START Data records

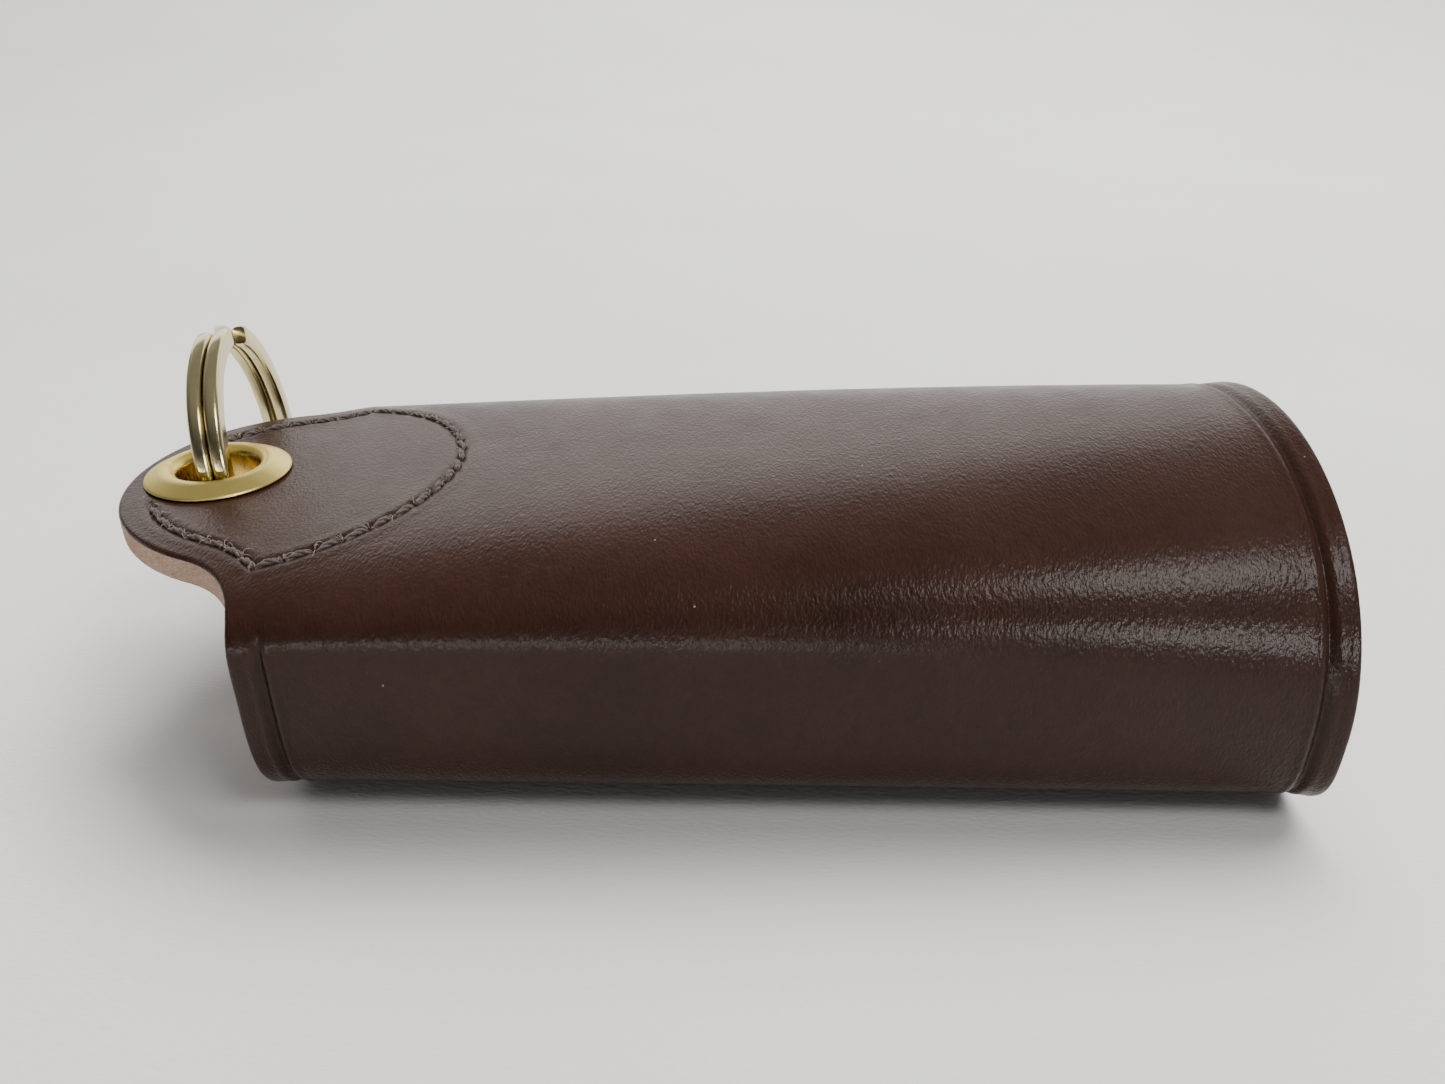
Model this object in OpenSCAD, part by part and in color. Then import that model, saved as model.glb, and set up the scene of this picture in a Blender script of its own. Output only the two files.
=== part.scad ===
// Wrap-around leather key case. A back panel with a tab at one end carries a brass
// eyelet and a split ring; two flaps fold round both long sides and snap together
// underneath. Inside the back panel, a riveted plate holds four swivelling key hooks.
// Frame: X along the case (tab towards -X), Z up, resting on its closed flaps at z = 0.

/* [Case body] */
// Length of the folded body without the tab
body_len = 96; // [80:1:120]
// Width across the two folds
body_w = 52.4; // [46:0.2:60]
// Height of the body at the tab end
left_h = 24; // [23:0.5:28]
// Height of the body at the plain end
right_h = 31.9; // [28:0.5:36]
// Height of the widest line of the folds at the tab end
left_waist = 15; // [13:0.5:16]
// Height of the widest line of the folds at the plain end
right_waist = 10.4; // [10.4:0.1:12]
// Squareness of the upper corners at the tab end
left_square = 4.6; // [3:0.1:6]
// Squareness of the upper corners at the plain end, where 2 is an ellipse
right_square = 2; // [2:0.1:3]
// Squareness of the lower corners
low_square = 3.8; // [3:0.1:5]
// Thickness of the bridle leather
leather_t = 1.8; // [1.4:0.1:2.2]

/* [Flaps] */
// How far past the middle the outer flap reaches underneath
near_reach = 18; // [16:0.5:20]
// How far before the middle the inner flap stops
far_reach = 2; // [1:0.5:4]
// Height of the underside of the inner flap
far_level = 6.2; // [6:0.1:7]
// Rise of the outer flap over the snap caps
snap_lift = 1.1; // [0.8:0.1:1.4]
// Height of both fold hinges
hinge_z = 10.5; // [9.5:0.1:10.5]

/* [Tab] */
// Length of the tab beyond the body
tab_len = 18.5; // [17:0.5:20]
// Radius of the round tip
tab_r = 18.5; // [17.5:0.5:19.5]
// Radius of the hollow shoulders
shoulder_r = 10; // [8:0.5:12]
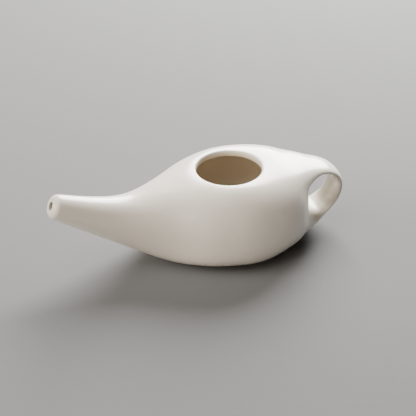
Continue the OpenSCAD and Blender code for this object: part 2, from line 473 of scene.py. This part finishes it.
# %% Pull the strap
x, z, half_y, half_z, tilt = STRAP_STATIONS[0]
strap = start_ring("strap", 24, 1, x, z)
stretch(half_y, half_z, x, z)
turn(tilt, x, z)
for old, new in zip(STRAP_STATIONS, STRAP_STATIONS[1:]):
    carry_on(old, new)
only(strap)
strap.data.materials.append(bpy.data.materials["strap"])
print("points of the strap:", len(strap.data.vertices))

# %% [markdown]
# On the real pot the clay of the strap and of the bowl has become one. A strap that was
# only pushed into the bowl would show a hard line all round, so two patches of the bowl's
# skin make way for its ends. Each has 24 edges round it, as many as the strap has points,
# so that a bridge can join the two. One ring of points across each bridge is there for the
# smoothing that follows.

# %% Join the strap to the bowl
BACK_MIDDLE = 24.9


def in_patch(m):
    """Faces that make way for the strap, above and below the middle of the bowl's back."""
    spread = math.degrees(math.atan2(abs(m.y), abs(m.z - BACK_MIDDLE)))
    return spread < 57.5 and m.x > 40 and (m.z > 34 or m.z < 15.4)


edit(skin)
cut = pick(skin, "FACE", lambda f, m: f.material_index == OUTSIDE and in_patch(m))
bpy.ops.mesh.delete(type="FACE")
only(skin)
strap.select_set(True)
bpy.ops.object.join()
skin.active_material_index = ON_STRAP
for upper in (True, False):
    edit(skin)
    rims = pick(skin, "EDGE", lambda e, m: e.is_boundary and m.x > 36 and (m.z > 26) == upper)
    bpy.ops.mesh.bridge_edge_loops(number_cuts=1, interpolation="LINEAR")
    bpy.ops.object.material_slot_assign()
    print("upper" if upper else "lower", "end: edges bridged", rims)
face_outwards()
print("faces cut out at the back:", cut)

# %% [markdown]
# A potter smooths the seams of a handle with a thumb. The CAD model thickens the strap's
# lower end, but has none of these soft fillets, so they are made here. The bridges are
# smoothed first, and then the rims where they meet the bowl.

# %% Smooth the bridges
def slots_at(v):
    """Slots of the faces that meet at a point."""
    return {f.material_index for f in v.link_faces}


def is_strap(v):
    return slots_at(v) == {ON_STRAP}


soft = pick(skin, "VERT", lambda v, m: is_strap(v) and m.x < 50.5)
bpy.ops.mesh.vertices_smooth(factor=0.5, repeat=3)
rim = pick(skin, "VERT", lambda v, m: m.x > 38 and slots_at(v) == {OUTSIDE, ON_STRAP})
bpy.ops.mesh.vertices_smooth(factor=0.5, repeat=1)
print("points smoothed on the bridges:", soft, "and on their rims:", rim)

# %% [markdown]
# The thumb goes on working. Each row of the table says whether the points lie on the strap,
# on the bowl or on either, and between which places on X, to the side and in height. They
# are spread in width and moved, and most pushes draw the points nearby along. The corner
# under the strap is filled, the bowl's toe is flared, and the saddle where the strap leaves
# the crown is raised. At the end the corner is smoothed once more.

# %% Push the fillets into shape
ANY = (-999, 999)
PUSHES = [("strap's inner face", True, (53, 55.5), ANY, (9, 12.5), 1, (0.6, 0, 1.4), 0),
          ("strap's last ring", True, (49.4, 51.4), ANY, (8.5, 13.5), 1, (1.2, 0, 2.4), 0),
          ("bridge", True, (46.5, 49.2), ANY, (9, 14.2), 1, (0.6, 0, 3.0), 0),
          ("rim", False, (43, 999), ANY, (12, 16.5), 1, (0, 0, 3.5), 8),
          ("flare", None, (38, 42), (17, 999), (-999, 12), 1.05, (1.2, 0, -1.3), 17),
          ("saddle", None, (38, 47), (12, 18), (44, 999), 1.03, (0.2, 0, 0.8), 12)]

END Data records

• _What to work on_: All of the entries should be written out again exactly.

• _Full output_:
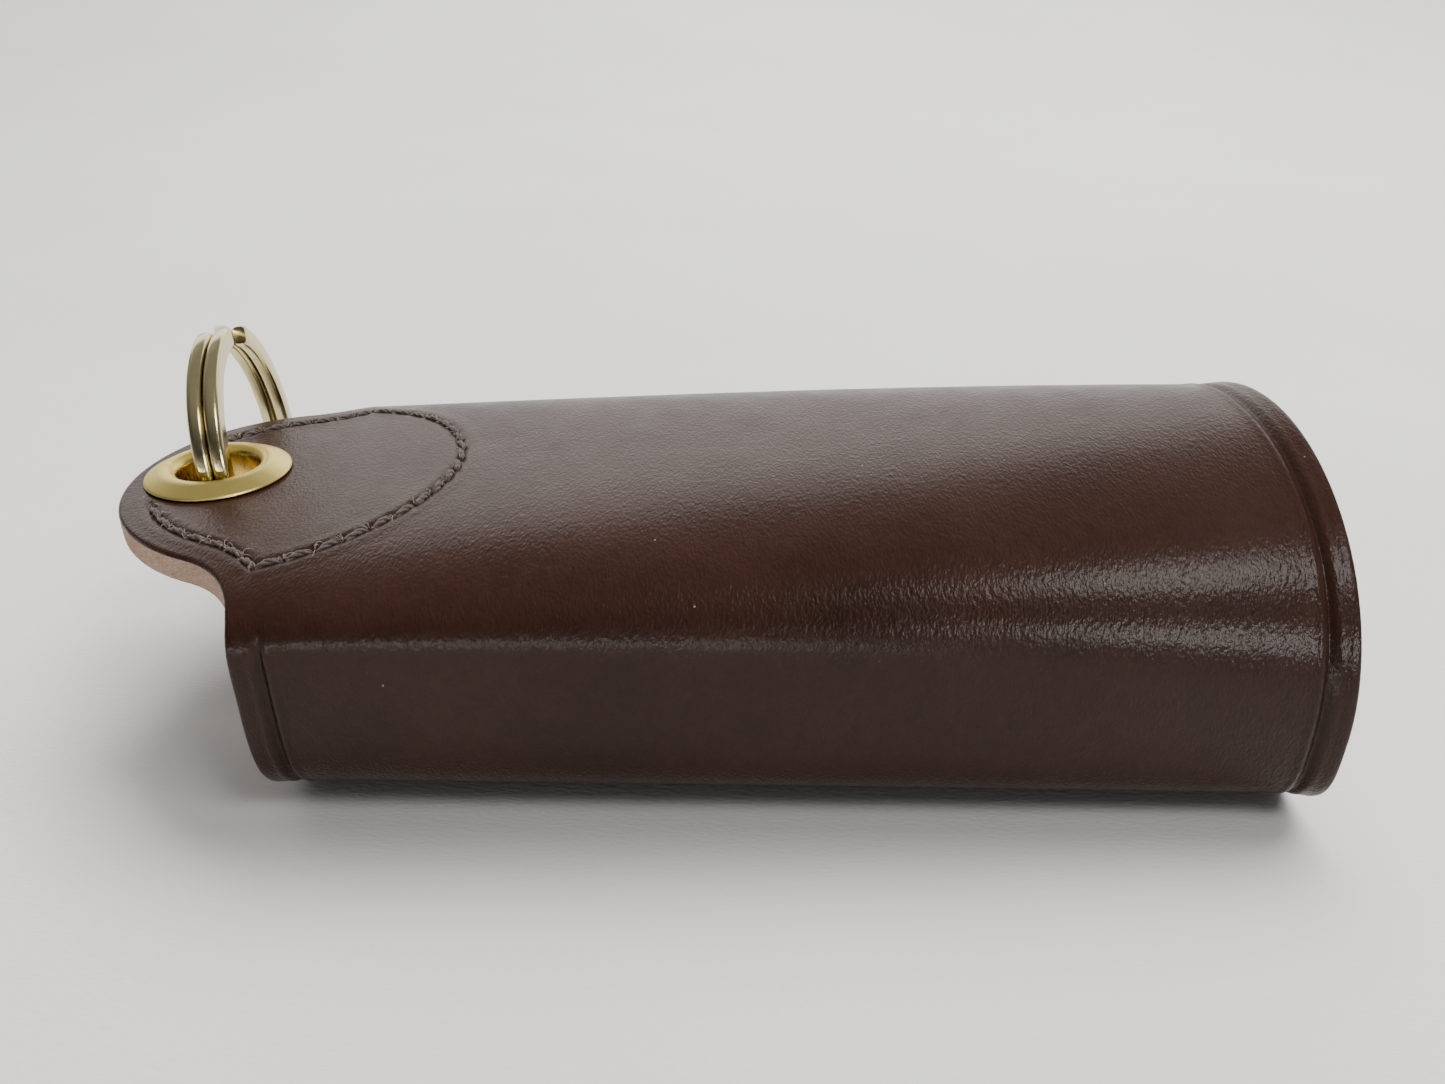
Model this object in OpenSCAD, part by part and in color. Then import that model, saved as model.glb, and set up the scene of this picture in a Blender script of its own. Output only the two files.
=== part.scad ===
// Wrap-around leather key case. A back panel with a tab at one end carries a brass
// eyelet and a split ring; two flaps fold round both long sides and snap together
// underneath. Inside the back panel, a riveted plate holds four swivelling key hooks.
// Frame: X along the case (tab towards -X), Z up, resting on its closed flaps at z = 0.

/* [Case body] */
// Length of the folded body without the tab
body_len = 96; // [80:1:120]
// Width across the two folds
body_w = 52.4; // [46:0.2:60]
// Height of the body at the tab end
left_h = 24; // [23:0.5:28]
// Height of the body at the plain end
right_h = 31.9; // [28:0.5:36]
// Height of the widest line of the folds at the tab end
left_waist = 15; // [13:0.5:16]
// Height of the widest line of the folds at the plain end
right_waist = 10.4; // [10.4:0.1:12]
// Squareness of the upper corners at the tab end
left_square = 4.6; // [3:0.1:6]
// Squareness of the upper corners at the plain end, where 2 is an ellipse
right_square = 2; // [2:0.1:3]
// Squareness of the lower corners
low_square = 3.8; // [3:0.1:5]
// Thickness of the bridle leather
leather_t = 1.8; // [1.4:0.1:2.2]

/* [Flaps] */
// How far past the middle the outer flap reaches underneath
near_reach = 18; // [16:0.5:20]
// How far before the middle the inner flap stops
far_reach = 2; // [1:0.5:4]
// Height of the underside of the inner flap
far_level = 6.2; // [6:0.1:7]
// Rise of the outer flap over the snap caps
snap_lift = 1.1; // [0.8:0.1:1.4]
// Height of both fold hinges
hinge_z = 10.5; // [9.5:0.1:10.5]

/* [Tab] */
// Length of the tab beyond the body
tab_len = 18.5; // [17:0.5:20]
// Radius of the round tip
tab_r = 18.5; // [17.5:0.5:19.5]
// Radius of the hollow shoulders
shoulder_r = 10; // [8:0.5:12]
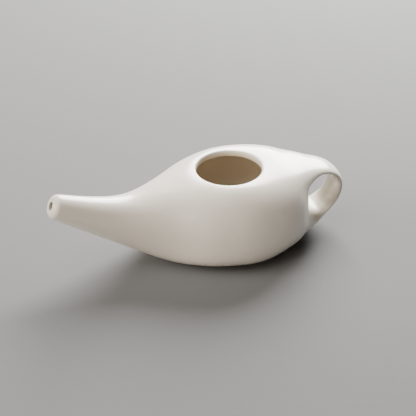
Continue the OpenSCAD and Blender code for this object: part 2, from line 473 of scene.py. This part finishes it.
# %% Pull the strap
x, z, half_y, half_z, tilt = STRAP_STATIONS[0]
strap = start_ring("strap", 24, 1, x, z)
stretch(half_y, half_z, x, z)
turn(tilt, x, z)
for old, new in zip(STRAP_STATIONS, STRAP_STATIONS[1:]):
    carry_on(old, new)
only(strap)
strap.data.materials.append(bpy.data.materials["strap"])
print("points of the strap:", len(strap.data.vertices))

# %% [markdown]
# On the real pot the clay of the strap and of the bowl has become one. A strap that was
# only pushed into the bowl would show a hard line all round, so two patches of the bowl's
# skin make way for its ends. Each has 24 edges round it, as many as the strap has points,
# so that a bridge can join the two. One ring of points across each bridge is there for the
# smoothing that follows.

# %% Join the strap to the bowl
BACK_MIDDLE = 24.9


def in_patch(m):
    """Faces that make way for the strap, above and below the middle of the bowl's back."""
    spread = math.degrees(math.atan2(abs(m.y), abs(m.z - BACK_MIDDLE)))
    return spread < 57.5 and m.x > 40 and (m.z > 34 or m.z < 15.4)


edit(skin)
cut = pick(skin, "FACE", lambda f, m: f.material_index == OUTSIDE and in_patch(m))
bpy.ops.mesh.delete(type="FACE")
only(skin)
strap.select_set(True)
bpy.ops.object.join()
skin.active_material_index = ON_STRAP
for upper in (True, False):
    edit(skin)
    rims = pick(skin, "EDGE", lambda e, m: e.is_boundary and m.x > 36 and (m.z > 26) == upper)
    bpy.ops.mesh.bridge_edge_loops(number_cuts=1, interpolation="LINEAR")
    bpy.ops.object.material_slot_assign()
    print("upper" if upper else "lower", "end: edges bridged", rims)
face_outwards()
print("faces cut out at the back:", cut)

# %% [markdown]
# A potter smooths the seams of a handle with a thumb. The CAD model thickens the strap's
# lower end, but has none of these soft fillets, so they are made here. The bridges are
# smoothed first, and then the rims where they meet the bowl.

# %% Smooth the bridges
def slots_at(v):
    """Slots of the faces that meet at a point."""
    return {f.material_index for f in v.link_faces}


def is_strap(v):
    return slots_at(v) == {ON_STRAP}


soft = pick(skin, "VERT", lambda v, m: is_strap(v) and m.x < 50.5)
bpy.ops.mesh.vertices_smooth(factor=0.5, repeat=3)
rim = pick(skin, "VERT", lambda v, m: m.x > 38 and slots_at(v) == {OUTSIDE, ON_STRAP})
bpy.ops.mesh.vertices_smooth(factor=0.5, repeat=1)
print("points smoothed on the bridges:", soft, "and on their rims:", rim)

# %% [markdown]
# The thumb goes on working. Each row of the table says whether the points lie on the strap,
# on the bowl or on either, and between which places on X, to the side and in height. They
# are spread in width and moved, and most pushes draw the points nearby along. The corner
# under the strap is filled, the bowl's toe is flared, and the saddle where the strap leaves
# the crown is raised. At the end the corner is smoothed once more.

# %% Push the fillets into shape
ANY = (-999, 999)
PUSHES = [("strap's inner face", True, (53, 55.5), ANY, (9, 12.5), 1, (0.6, 0, 1.4), 0),
          ("strap's last ring", True, (49.4, 51.4), ANY, (8.5, 13.5), 1, (1.2, 0, 2.4), 0),
          ("bridge", True, (46.5, 49.2), ANY, (9, 14.2), 1, (0.6, 0, 3.0), 0),
          ("rim", False, (43, 999), ANY, (12, 16.5), 1, (0, 0, 3.5), 8),
          ("flare", None, (38, 42), (17, 999), (-999, 12), 1.05, (1.2, 0, -1.3), 17),
          ("saddle", None, (38, 47), (12, 18), (44, 999), 1.03, (0.2, 0, 0.8), 12)]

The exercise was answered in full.